Mostly, truthfully, it is somewhat entertaining to figure out how to use only the left hand with just a little help from the mummy hand. I can, after all, take the darn thing off once a day (for bathing) and I know it's not forever. It probably isn't even for many more days Plus I do get a little sympathy- although naturally not at home. It's like pretend.
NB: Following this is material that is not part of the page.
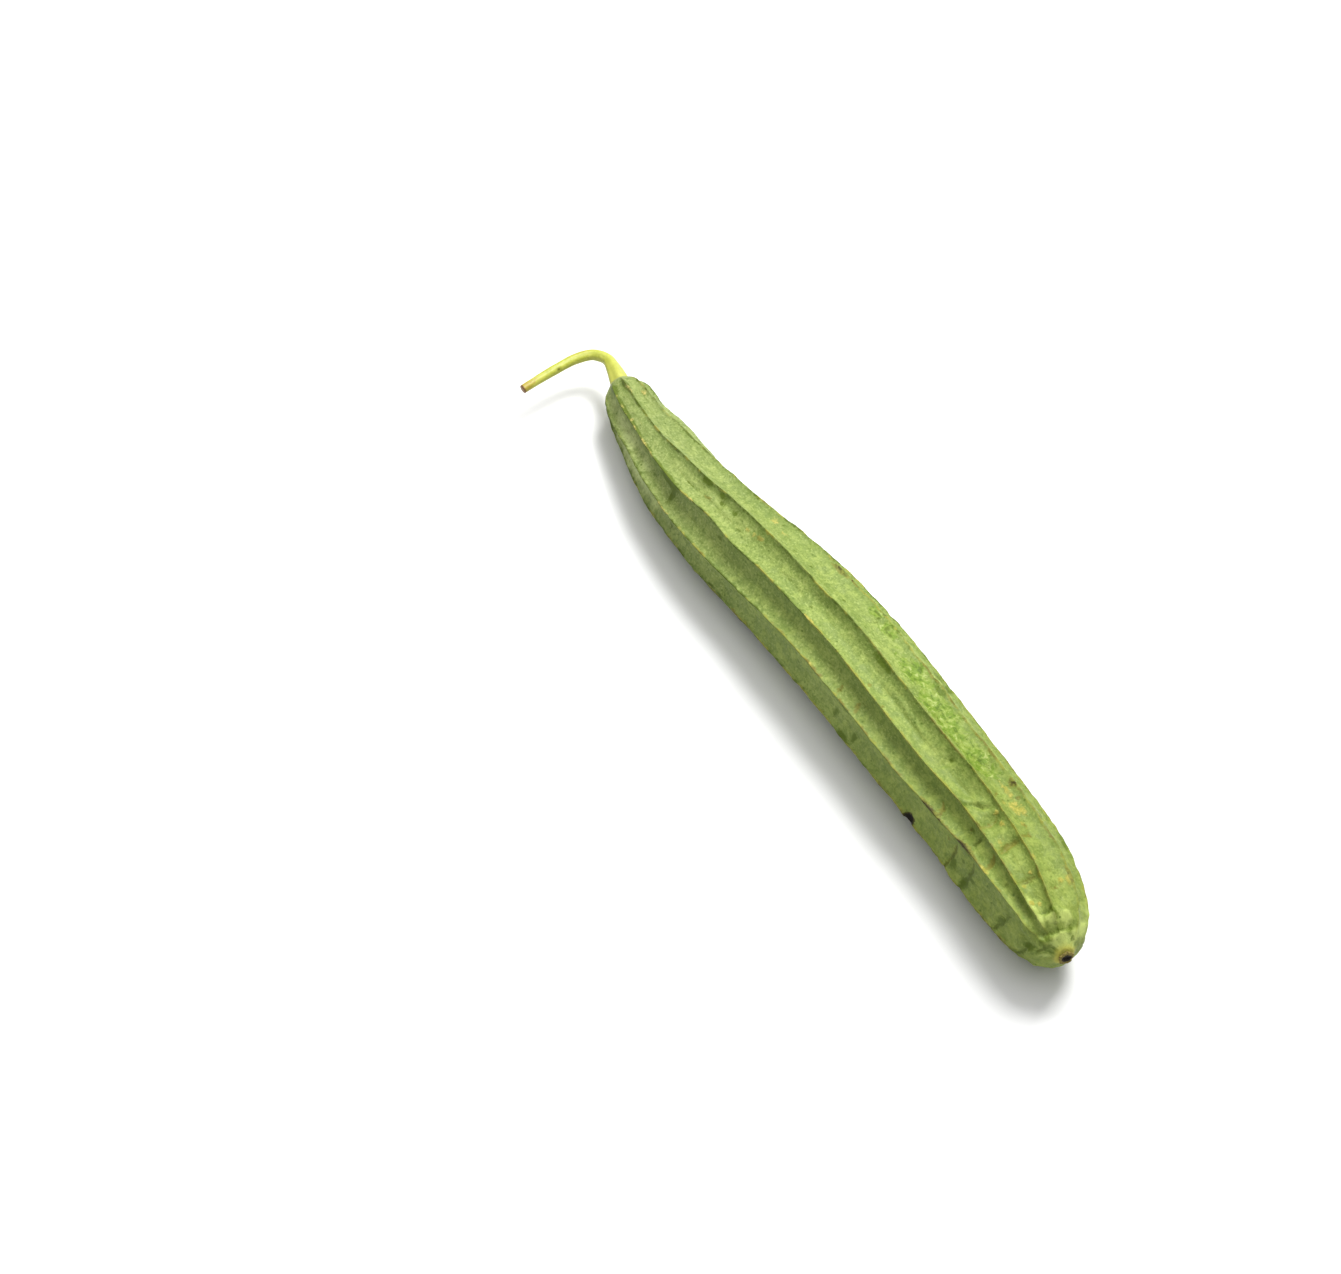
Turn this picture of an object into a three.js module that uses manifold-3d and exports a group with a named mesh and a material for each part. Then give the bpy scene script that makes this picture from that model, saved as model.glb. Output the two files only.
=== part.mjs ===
// A ridge gourd as picked, lying on a flat surface: the long ridged fruit, the piece of stalk that it
// hung by, and the dried scar where its flower was. Millimetres, +Z up. The fruit runs along X with its
// neck towards -X and its blossom end towards +X, and the origin is on the surface, under the middle.

import Module from "manifold-3d";
import * as THREE from "three";
import { mergeVertices } from "three/addons/utils/BufferGeometryUtils.js";

const wasm = await Module();
wasm.setup();

// ---- Driving dimensions ----------------------------------------------------------------------------

const FRUIT_LENGTH = 340;

// How far the crests of the ridges stand from the centre line: [distance from the neck end, radius].
const CREST_RADIUS = [
  [0, 5.4], // flat face that the stem grew from
  [5, 9.2],
  [12, 11.4], // shoulder of the neck
  [34, 14.0],
  [51, 16.6],
  [68, 18.8],
  [119, 22.4],
  [170, 23.9], // thickest
  [221, 23.3],
  [272, 22.0],
  [300, 21.4],
  [320.5, 17.9],
  [331.5, 13.8],
  [336.4, 9.8],
  [338.5, 5.2], // foot of the nub at the blossom end
  [340, 3.4], // flat end of the nub
];

// The centre line at evenly spaced stations from neck to blossom end: a lazy S to the sides, a neck that
// hangs a little above the surface, and a blossom end that lifts towards its nub.
const SPINE_SWAY = [0, -5.0, -3.9, 2.1, 5.1, 6.1, 6.3, -1.3];
const SPINE_HEIGHT = [17.0, 16.9, 19.0, 21.0, 21.9, 21.2, 19.9, 23.0];
const END_LEAN = 9; // degrees by which the nub points above the centre line
const END_LEAN_LENGTH = 20; // length over which it turns up

// Where each ridge stands around the fruit: [distance from the neck end, degrees from straight up towards
// +Y]. Between two of its points a ridge turns smoothly, and before the first and past the last it keeps
// its angle. The fruit rests on the ridges at 159 and 198.
const RIDGE_PATHS = [
  [[15, -106], [60, -100]],
  [[15, -86], [48, -68], [125, -68], [180, -62], [240, -63], [327, -48]],
  [[10, -41], [50, -34], [80, -34], [101, -30], [125, -34], [190, -32], [240, -34], [275, -30], [337, -28]],
  [[15, -7], [80, 0], [103, 4], [165, -2], [188, 0], [220, -2], [262, 0], [310, -1], [335, -4]],
  [[20, 30], [45, 42], [70, 39], [150, 38], [250, 34], [290, 34], [315, 40]],
  [[15, 68], [60, 88], [105, 84], [150, 74], [320, 78]],
  [[15, 110], [60, 117], [220, 114], [330, 119]],
  [[15, 152], [60, 159]],
  [[15, 191], [60, 198]],
  [[15, 220], [60, 230], [200, 227], [320, 232]],
];
const FLUTE_DEPTH = 0.15; // of the crest radius, in the middle of the hollow between two ridges
const NECK_FADE = 10; // length over which the hollows run out at the neck
const NUB_FADE = 16; // length over which they run out at the blossom end

// Where a hollow is deeper, or shallower and even filled out: [the ridge before it, distance from the neck
// end, length, share of the usual depth].
const FLUTE_SWELLS = [
  [1, 22, 22, 0.55],
  [1, 90, 45, 0.15],
  [1, 300, 22, -0.35],
  [2, 32, 36, -0.65],
  [3, 225, 50, -0.3],
  [4, 41, 19, -1.85],
  [4, 64, 10, -0.45],
];

const STEM_RADIUS = 3.0; // it tapers evenly from this to the radius of its cut end
const STEM_CUT_RADIUS = 2.0;
const STEM_FLARE = 4.4; // radius where the stem meets the neck
const STEM_FLARE_LENGTH = 19;

// The stem's centre line from the middle of the neck's end face: out along the fruit, then hooked round
// to the side.
const STEM_ROUTE = [
  [0, 0.2, 0],
  [-9, 1.8, 0.2],
  [-17, 2.3, 0.4],
  [-22.6, -2, 0.4],
  [-24.3, -10, 0.2],
  [-23.3, -20, -0.1],
  [-21.7, -30, -0.5],
  [-20, -39.2, -1],
];

const SCAR_RADIUS = 3.0;
const SCAR_HEIGHT = 1.0;
const SCAR_RIM = 0.6; // how far the scar's rim stands above its hollow middle

const GAP = 0.3; // between pieces that grew into each other

const RIDGES = RIDGE_PATHS.length;
const FRUIT_STATIONS = 54;
const POINTS_PER_FLUTE = 4;
const STEM_STATIONS = 30;
const STEM_SIDES = 12;
const SCAR_SIDES = 16;

// ---- Materials -------------------------------------------------------------------------------------

const SKIN = new THREE.MeshStandardMaterial({ color: 0x8a9c55, roughness: 0.75, metalness: 0 });
const STEM_SKIN = new THREE.MeshStandardMaterial({ color: 0xdfe37a, roughness: 0.6, metalness: 0 });
const DRIED = new THREE.MeshStandardMaterial({ color: 0x2b2014, roughness: 0.9, metalness: 0 });

// ---- Shared shape tools ----------------------------------------------------------------------------

const UP = new THREE.Vector3(0, 0, 1);
const lerp = THREE.MathUtils.lerp;
const smoothstep = THREE.MathUtils.smoothstep;

// Sweeps a unit section along stations, each {centre, forward, place}, where place turns a point of the
// section into its distances to the side and upwards at that station.
function sweep(section, stations) {
  const last = stations.length - 1;
  const geometry = new THREE.ExtrudeGeometry(section, { steps: last, depth: 1, bevelEnabled: false });
  const position = geometry.getAttribute("position");
  const point = new THREE.Vector3();
  for (let i = 0; i < position.count; i += 1) {
    point.fromBufferAttribute(position, i);
    const { centre, forward, place } = stations[Math.round(point.z * last)];
    const side = new THREE.Vector3().crossVectors(UP, forward).normalize();
    const up = new THREE.Vector3().crossVectors(forward, side);
    const [across, above] = place(point.x, point.y);
    point.copy(centre).addScaledVector(side, across).addScaledVector(up, above);
    position.setXYZ(i, point.x, point.y, point.z);
  }
  return geometry;
}

function roundSection(sides) {
  const points = Array.from({ length: sides }, (_, k) => {
    const theta = (k / sides) * 2 * Math.PI;
    return new THREE.Vector2(Math.cos(theta), Math.sin(theta));
  });
  return new THREE.Shape(points);
}

function weld(geometry) {
  const bare = geometry.clone();
  bare.deleteAttribute("normal");
  bare.deleteAttribute("uv");
  return mergeVertices(bare, 1e-4);
}

function toSolid(geometry) {
  const welded = weld(geometry);
  const mesh = new wasm.Mesh({
    numProp: 3,
    vertProperties: new Float32Array(welded.getAttribute("position").array),
    triVerts: new Uint32Array(welded.index.array),
  });
  return new wasm.Manifold(mesh);
}

function toGeometry(solid) {
  const { vertProperties, triVerts } = solid.getMesh();
  const geometry = new THREE.BufferGeometry();
  geometry.setAttribute("position", new THREE.BufferAttribute(vertProperties, 3));
  geometry.setIndex(new THREE.BufferAttribute(triVerts, 1));
  geometry.computeVertexNormals();
  return geometry;
}

// ---- Fruit -----------------------------------------------------------------------------------------

const spine = new THREE.CatmullRomCurve3(
  SPINE_SWAY.map((sway, k) => {
    const along = (k / (SPINE_SWAY.length - 1)) * FRUIT_LENGTH;
    return new THREE.Vector3(along, sway, SPINE_HEIGHT[k]);
  }),
);

// The way the fruit points at a distance from the neck end.
function heading(along) {
  const forward = spine.getTangent(THREE.MathUtils.clamp(along / FRUIT_LENGTH, 0, 1));
  const side = new THREE.Vector3().crossVectors(UP, forward).normalize();
  const degrees = END_LEAN * smoothstep(along, FRUIT_LENGTH - END_LEAN_LENGTH, FRUIT_LENGTH);
  return forward.applyAxisAngle(side, -THREE.MathUtils.degToRad(degrees));
}

// The degrees at which a ridge stands at a distance from the neck end.
function ridgeAngle(ridge, along) {
  const path = RIDGE_PATHS[ridge % RIDGES];
  const turns = path.slice(1).map(([to, degrees], k) => {
    const [from, before] = path[k];
    return (degrees - before) * smoothstep(along, from, to);
  });
  const lap = 360 * Math.floor(ridge / RIDGES);
  return turns.reduce((sum, turn) => sum + turn, path[0][1] + lap);
}

// How deep the hollow after a ridge is at a distance from the neck end, as a share of the crest radius.
function fluteDepth(ridge, along) {
  const fade = smoothstep(along, 0, NECK_FADE) * smoothstep(FRUIT_LENGTH - along, 0, NUB_FADE);
  const swells = FLUTE_SWELLS.filter(([before]) => before === ridge);
  const share = swells.reduce((sum, [, middle, length, more]) => {
    return sum + more * Math.exp(-(((along - middle) / length) ** 2));
  }, 1);
  return FLUTE_DEPTH * share * fade;
}

// The fruit's section is swept as a circle with its ridges evenly spaced round it. Each station moves the
// ridges to their places and makes the hollow arcs between them.
function fruitStations() {
  const outline = new THREE.CatmullRomCurve3(
    CREST_RADIUS.map(([along, radius]) => new THREE.Vector3(along, radius, 0)),
  );
  return outline.getSpacedPoints(FRUIT_STATIONS).map(({ x: along, y: radius }) => {
    const share = THREE.MathUtils.clamp(along / FRUIT_LENGTH, 0, 1);
    const place = (x, y) => {
      const rounds = THREE.MathUtils.euclideanModulo(Math.atan2(x, y) / (2 * Math.PI), 1) * RIDGES;
      const ridge = Math.min(Math.floor(rounds), RIDGES - 1);
      const flute = rounds - ridge;
      const degrees = lerp(ridgeAngle(ridge, along), ridgeAngle(ridge + 1, along), flute);
      const theta = THREE.MathUtils.degToRad(degrees);
      const reach = radius * (1 - fluteDepth(ridge, along) * (1 - (2 * flute - 1) ** 2));
      return [reach * Math.sin(theta), reach * Math.cos(theta)];
    };
    return { centre: spine.getPoint(share), forward: heading(along), place };
  });
}

// The crests that carry the fruit are pressed flat where they lie on the surface.
function makeFruit() {
  const grown = toSolid(sweep(roundSection(RIDGES * POINTS_PER_FLUTE), fruitStations()));
  const slabHeight = 10;
  const slab = new THREE.BoxGeometry(FRUIT_LENGTH, FRUIT_LENGTH, slabHeight);
  slab.translate(FRUIT_LENGTH / 2, 0, -slabHeight / 2);
  const fruit = new THREE.Mesh(toGeometry(grown.subtract(toSolid(slab))), SKIN);
  fruit.name = "fruit";
  return fruit;
}

// ---- Stem ------------------------------------------------------------------------------------------

function makeStem() {
  const outwards = heading(0).negate();
  const root = spine.getPoint(0).addScaledVector(outwards, GAP);
  const route = new THREE.CatmullRomCurve3(
    STEM_ROUTE.map((offset) => new THREE.Vector3(...offset).add(root)),
  );
  const length = route.getLength();
  const stations = Array.from({ length: STEM_STATIONS + 1 }, (_, k) => {
    const share = k / STEM_STATIONS;
    const flare = 1 - smoothstep(share * length, 0, STEM_FLARE_LENGTH);
    const radius = lerp(STEM_RADIUS, STEM_CUT_RADIUS, share) + flare * (STEM_FLARE - STEM_RADIUS);
    const place = (x, y) => [radius * x, radius * y];
    return {
      centre: route.getPointAt(share),
      forward: k === 0 ? outwards : route.getTangentAt(share),
      place,
    };
  });
  const stem = new THREE.Mesh(sweep(roundSection(STEM_SIDES), stations), STEM_SKIN);
  stem.name = "stem";
  return stem;
}

// ---- Blossom scar ----------------------------------------------------------------------------------

// A shallow dried cup on the end of the nub, turned about its own axis.
function makeBlossomScar() {
  const profile = [
    new THREE.Vector2(0, 0),
    new THREE.Vector2(SCAR_RADIUS, 0),
    new THREE.Vector2(SCAR_RADIUS, SCAR_HEIGHT - SCAR_RIM),
    new THREE.Vector2(SCAR_RADIUS * 0.8, SCAR_HEIGHT),
    new THREE.Vector2(SCAR_RADIUS * 0.55, SCAR_HEIGHT - SCAR_RIM),
    new THREE.Vector2(0, SCAR_HEIGHT - SCAR_RIM),
  ];
  const scar = new THREE.Mesh(new THREE.LatheGeometry(profile, SCAR_SIDES), DRIED);
  const forward = heading(FRUIT_LENGTH);
  scar.quaternion.setFromUnitVectors(new THREE.Vector3(0, 1, 0), forward);
  scar.position.copy(spine.getPoint(1)).addScaledVector(forward, GAP);
  scar.name = "blossom_scar";
  return scar;
}

// ---- Assembly --------------------------------------------------------------------------------------

const plant = new THREE.Group();
plant.add(makeFruit(), makeStem(), makeBlossomScar());

// The origin goes under the middle of the whole gourd, stem and scar included.
const middle = new THREE.Box3().setFromObject(plant, true).getCenter(new THREE.Vector3());
plant.position.set(-middle.x, -middle.y, 0);

const ridgeGourd = new THREE.Group();
ridgeGourd.add(plant);
ridgeGourd.updateMatrixWorld(true);

export default ridgeGourd;
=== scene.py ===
"""A ridge gourd lying on a pale floor: its ridged skin, its stem and the dried scar of its flower.

Everything is in metres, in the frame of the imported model. The fruit runs along X from its neck to its
blossom end. A place on its skin is given by two numbers: how far along the fruit it is, from the neck's end
face, and how far round it is, in ridges. Round 2 is on the ridge numbered 2, and round 2.5 is in the middle
of the flute between ridges 2 and 3.
"""

import math

import bpy
import numpy as np
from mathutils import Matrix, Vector


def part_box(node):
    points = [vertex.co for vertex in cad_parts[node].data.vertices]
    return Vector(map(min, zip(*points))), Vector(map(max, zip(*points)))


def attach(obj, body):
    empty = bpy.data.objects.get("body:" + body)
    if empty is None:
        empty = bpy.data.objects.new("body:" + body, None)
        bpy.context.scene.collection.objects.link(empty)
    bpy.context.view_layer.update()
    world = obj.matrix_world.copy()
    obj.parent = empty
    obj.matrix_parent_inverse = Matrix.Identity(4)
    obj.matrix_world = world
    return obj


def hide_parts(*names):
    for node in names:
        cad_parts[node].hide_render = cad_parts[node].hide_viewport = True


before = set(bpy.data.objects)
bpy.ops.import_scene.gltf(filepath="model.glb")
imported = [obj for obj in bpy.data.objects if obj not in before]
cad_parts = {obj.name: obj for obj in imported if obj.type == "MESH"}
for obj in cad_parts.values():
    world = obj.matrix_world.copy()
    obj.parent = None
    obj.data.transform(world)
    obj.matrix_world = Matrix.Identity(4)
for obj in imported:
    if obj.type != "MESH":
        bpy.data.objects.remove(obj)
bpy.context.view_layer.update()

MM = 0.001

# ---- Driving dimensions: the same as the solids' ------------------------------------------------------

FRUIT_LENGTH = 340 * MM

# (distance along the fruit, how far the crests of its ridges stand from the centre line)
CREST_RADIUS = MM * np.array([
    (0, 5.4), (5, 9.2), (12, 11.4), (34, 14.0), (51, 16.6), (68, 18.8), (119, 22.4), (170, 23.9),
    (221, 23.3), (272, 22.0), (300, 21.4), (320.5, 17.9), (331.5, 13.8), (336.4, 9.8), (338.5, 5.2),
    (340, 3.4),
])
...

True story: When our eldest was 11 an orthopedic surgeon became convinced that the CP was twisting his legs such that unless she did a (follow me closely here) double derotational osteotomy - that would be cutting both femurs and "derotating" them before they were put back together -he would lose all ability to walk even with crutches. The surgery would be every bit as awful as it sounds and require 6 months in a wheel chair with casts and another 6 months "intense" physical therapy (he already had therapy twice a week and we did work with him most days). We went for other opinions. Dorsal rhizotomy anyone (randomly* snipping nerves in the spine)? And one day in the midst of this we walked into our (old, but not because of this) church and there were 3 boys, our son's age and younger, goofing off in the lobby in wheelchairs. It was part of a disability "awareness" program. They were "learning" what it was like to be handicapped. They were doing wheelies. My son had not been asked to participate or told about it -he said, "It's not right".  We went out for a Sunday brunch. Later we were sent a letter of apology -they were very sorry we didn't understand how truly sensitive they all were - and next time we should be sure to address our concerns to the appropriate committee because we had made that committee feel very unappreciated when we went to the pastor and told him how we felt. We knew whoever planned this meant well. We just thought they'd like to know how the only actual physically handicapped member of the church felt.  Silly us.

 We have nothing against pretending. The wisteria may have covered the castle but it's still there, you just have to push the branches aside to peer out.



* it's not done randomly now -but it was then.